Classic Log Cabin Bird House

This classical log cabin design will look great in any yard and is sure to impress even the most critical birds. It can rest on a pole or be hung by sturdy wire, depending on your preferences. This design is a bit more tricky than your standard bird feeder design, but with a bit of patience, it should be doable for all skill levels. As you get more advanced, you can add extra stories, more doors and windows, and even separate rooms and mock fireplaces to your cabin!

The following instructions in this guide feature a simplified design to reduce the number of materials used while also being more beginner-friendly. For a more advanced design and photos of the process, you can check out related blueprints here for extra information.

The Floor and Walls

For the floor, cut some of the wood into a roughly 8-inch x 8-inch board.

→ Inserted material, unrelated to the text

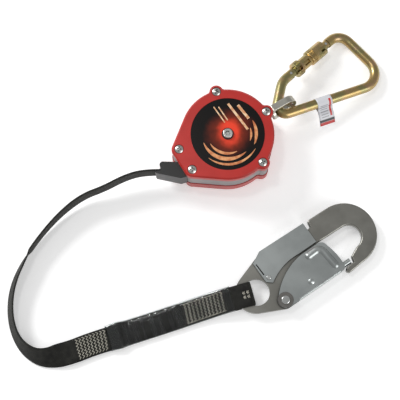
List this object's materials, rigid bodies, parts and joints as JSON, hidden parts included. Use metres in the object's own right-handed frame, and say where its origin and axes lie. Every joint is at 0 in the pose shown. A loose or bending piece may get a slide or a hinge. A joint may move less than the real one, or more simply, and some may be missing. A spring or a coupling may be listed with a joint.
{
  "type": "self retracting lifeline",
  "caption": "Compact webbing self retracting lifeline with a round red case, swivel shackle, twist-lock carabiner and a double-action snap hook on flat webbing.",
  "frame": {"origin": "drum axis at the flat rear face of the case, where the unit rests", "axes": "+Z along the drum axis towards the front cover, +X to the right and +Y up when the front cover is looked at"},
  "size_m": [0.4089, 0.374, 0.0532],
  "materials": {
    "red_housing": "moulded, fine satin grain",
    "grey_band": "moulded, plain",
    "decal_print": null,
    "grey_label": "plain printed polyester",
    "plated_steel": "zinc plated",
    "hard_steel": "hardened and oiled",
    "spring_steel": "blued strip and wire",
    "bronze_bush": "oil-filled bronze",
    "drum_alloy": "cast and turned",
    "zinc_screw": "bright zinc",
    "black_washer": "dark washer",
    "dark_washer": "dull plated washer",
    "black_webbing": "woven polyester",
    "black_plastic": "moulded nylon",
    "shackle_steel": "tumbled steel",
    "gold_steel": "yellow zinc, satin",
    "gold_sleeve": "yellow zinc, turned",
    "white_vinyl": "soft vinyl with plain coloured bands",
    "clear_sleeve": "clear heat-shrink film",
    "forged_grey": "forged and tumbled",
    "pressed_steel": "pressed sheet, satin",
    "rivet_steel": "bright rivet"
  },
  "bodies": {
    "housing": {"front_cover": "red_housing", "rear_cover": "red_housing", "centre_frame": "grey_band", "front_decal": "decal_print", "rear_label": "grey_label", "rear_side_plate": "plated_steel", "front_side_plate": "plated_steel", "frame_spacers": "plated_steel", "clinch_nuts": "plated_steel", "front_cover_screws": "zinc_screw", "rear_cover_screws": "zinc_screw", "main_shaft": "plated_steel", "hub_washer": "black_washer", "hub_screw": "zinc_screw", "spring_cup": "plated_steel", "power_spring": "spring_steel", "ratchet_ring": "hard_steel", "webbing_guide": "black_plastic", "webbing_lead": "black_webbing", "webbing_line": "black_webbing", "webbing_end_loop": "black_webbing", "stitch_cover": "clear_sleeve", "swivel_post": "plated_steel", "hook_body": "forged_grey", "hook_rivet": "rivet_steel", "hook_gate_washers": "dark_washer", "hook_lever_pin": "rivet_steel", "hook_gate_spring": "spring_steel", "hook_lever_spring": "spring_steel"},
    "drum": {"drum": "drum_alloy", "drum_front_flange": "plated_steel", "drum_bushes": "bronze_bush", "wound_webbing": "black_webbing", "webbing_anchor_pin": "plated_steel", "spring_arbor": "plated_steel", "pawl_pins": "plated_steel", "pawl_springs": "spring_steel"},
    "pawl_a": {"pawl_a": "hard_steel"},
    "pawl_b": {"pawl_b": "hard_steel"},
    "shackle": {"shackle_link": "shackle_steel", "swivel_stud": "plated_steel"},
    "carabiner": {"carabiner_body": "gold_steel", "gate_hinge_pin": "plated_steel", "carabiner_tag": "white_vinyl"},
    "carabiner_gate": {"carabiner_gate": "gold_steel", "gate_latch_pin": "plated_steel", "gate_spring": "spring_steel"},
    "carabiner_sleeve": {"carabiner_sleeve": "gold_sleeve", "sleeve_spring": "spring_steel"},
    "hook_gate": {"hook_gate": "pressed_steel"},
    "hook_lever": {"hook_lock_lever": "pressed_steel"}
  },
  "joints": [
    {"name": "drum_spin", "type": "hinge", "parent": "housing", "child": "drum", "pos_m": [0, 0, 0.02], "axis": [0, 0, -1], "continuous": true},
    {"name": "pawl_a_swing", "type": "hinge", "parent": "drum", "child": "pawl_a", "pos_m": [0.022, 0, 0.0427], "axis": [0, 0, 1], "range_deg": [0, 13], "stiffness_Nm_per_rad": 0.02, "springref_deg": -28.65},
    {"name": "pawl_b_swing", "type": "hinge", "parent": "drum", "child": "pawl_b", "pos_m": [-0.022, 0, 0.0427], "axis": [0, 0, 1], "range_deg": [0, 13], "stiffness_Nm_per_rad": 0.02, "springref_deg": -28.65},
    {"name": "shackle_swivel", "type": "hinge", "parent": "housing", "child": "shackle", "pos_m": [0.04714, 0.02833, 0.0282], "axis": [0.8572, 0.515, 0], "continuous": true},
    {"name": "carabiner_swing", "type": "hinge", "parent": "shackle", "child": "carabiner", "pos_m": [0.05692, 0.0342, 0.0282], "axis": [0.515, -0.8572, 0], "range_deg": [-3, 34]},
    {"name": "carabiner_gate_open", "type": "hinge", "parent": "carabiner", "child": "carabiner_gate", "pos_m": [0.07015, 0.07525, 0.0216], "axis": [-0.1472, -0.106, -0.9834], "range_deg": [0, 35], "stiffness_Nm_per_rad": 0.2, "springref_deg": -20.05},
    {"name": "sleeve_twist", "type": "hinge", "parent": "carabiner_gate", "child": "carabiner_sleeve", "pos_m": [0.07015, 0.07525, 0.0216], "axis": [0.7151, 0.6755, -0.1799], "range_deg": [0, 90], "stiffness_Nm_per_rad": 0.01, "springref_deg": -28.65},
    {"name": "hook_gate_open", "type": "hinge", "parent": "housing", "child": "hook_gate", "pos_m": [0.06165, -0.17358, 0.0076], "axis": [0, 0, 1], "range_deg": [0, 20], "stiffness_Nm_per_rad": 0.3, "springref_deg": -22.92},
    {"name": "hook_lever_squeeze", "type": "hinge", "parent": "housing", "child": "hook_lever", "pos_m": [0.04405, -0.14924, 0.0076], "axis": [0, 0, -1], "range_deg": [0, 5], "stiffness_Nm_per_rad": 1, "springref_deg": -8.59}
  ]
}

You should now ensure that all the sticks fit alongside your base, and ideally, the sticks should be slightly longer than the base, although it’s unnecessary. If any sticks are too long, simply place them on the side of the floor and cut off the ends while leaving about an inch extra on each side. The sticks should then measure roughly 10 inches apiece, but if you want a more rugged aesthetic, you can have each stick measure a slightly different length instead.

Once you’ve cut all the sticks into the correct size, you can then use your utility knife to debark the sticks as best you can. This will help to keep your birdhouse from fraying when outside.

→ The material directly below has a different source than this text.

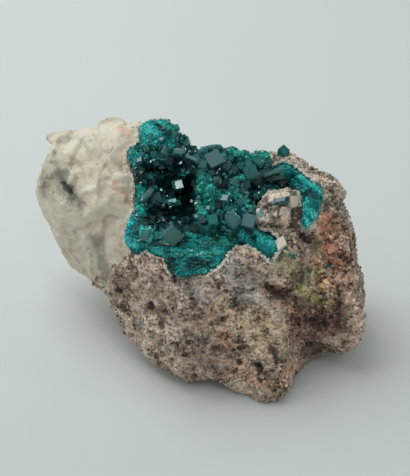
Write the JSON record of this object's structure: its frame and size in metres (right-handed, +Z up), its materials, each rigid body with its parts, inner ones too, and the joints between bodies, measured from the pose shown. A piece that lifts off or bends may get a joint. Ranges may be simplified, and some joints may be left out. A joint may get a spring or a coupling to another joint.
{
  "type": "dioptase specimen on matrix",
  "caption": "Natural rock specimen of cream calcite and iron-stained quartz with a hollow lined by dark green dioptase crystals.",
  "frame": {"origin": "middle of the specimen's bounding box, on the surface it rests on", "axes": "+Z up as displayed, +X to the right along the rock's longest side, -Y towards the viewer of the crystal-lined hollow"},
  "size_m": [0.0803, 0.0558, 0.0488],
  "materials": {
    "rock": "rough granular stone, cream at the left and rusty at the right",
    "dioptase": "polished natural crystal faces, see-through deep green",
    "dioptase_pale": "polished natural crystal faces, see-through emerald green"
  },
  "bodies": {
    "root": {"matrix": "rock", "dioptase_crust": "dioptase", "ridge_crystal": "dioptase_pale"}
  },
  "joints": []
}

To start building your walls, glue two sticks on opposite sides of the floor to ensure the base is sturdy. You can also add nails for extra support.

This next step is one of the trickiest, but it can be done relatively easily with a little patience. You will want to cut grooves/joints near both ends of two sticks so they can easily stack upon the previously glued ones. These grooves will be no deeper than half the width of the stick, and they should be cut so that they fit perfectly on the lower sticks without slipping.

Once the grooves are cut, you will place the log with the cutout grooves horizontally onto the larger logs below. Add some glue around the connecting areas, and then hammer a thin nail into both logs to provide extra sturdiness. You will repeat this process by adding grooves onto the next sticks, stacking them horizontally onto the previous small ones, and then repeating until your cabin is at an ideal height.

The Door

To create a door, simply cut through the middle section of one wall while building your cabin. This will require cutting a few inches off the middle of at least 3 or 4 sticks to create the opening. The previous process of cutting the grooves and building upwards remains the same; only now there will be a door for birds to enter and exit with ease.

The Roof

For the roof, you can simply cut a wooden board in half and place both ends at a 30-degree angle to create a triangular roof. Note that this board should be slightly larger than the one used for the floor. Simply glue the inside of the bottom roof boards to the outer top of the walls and add nails for support. You can also add sticks alongside the edges of the roof for a more authentic aesthetic. If you’d like, you could even add a mock fireplace to complete the cabin look! Once your cabin is finished, you can attach it to a tree, hang it from your roof, or attach it to a post among other ideas.

A Super Simple Log Cabin Bird House Design

The previously described birdhouse requires a fair amount of work and planning; however, you can still get the log cabin aesthetic without the hard work with this simple trick! Instead of constructing the walls with stick “logs,” you can simply create a standard four-wall birdhouse and then glue sticks to the outside to create the illusion of a log cabin.

Depending on the size of the sticks, you can either cut them length-wise in half and then glue them on or simply glue them on without alterations if they fit nicely. This is a simple way of creating your own log cabin without the hassle of carving the sticks or using extra tools. While this design may not reach the heights of a true log cabin, your birds will be just as happy with their new cabin home regardless of how it was built.

Once you build your first log cabin birdhouse, you’ll likely be inspired to create greater and more intricate cabins in the future. With countless styles to choose from, you can have a lot of fun by designing and building a new log cabin birdhouse for your yard today!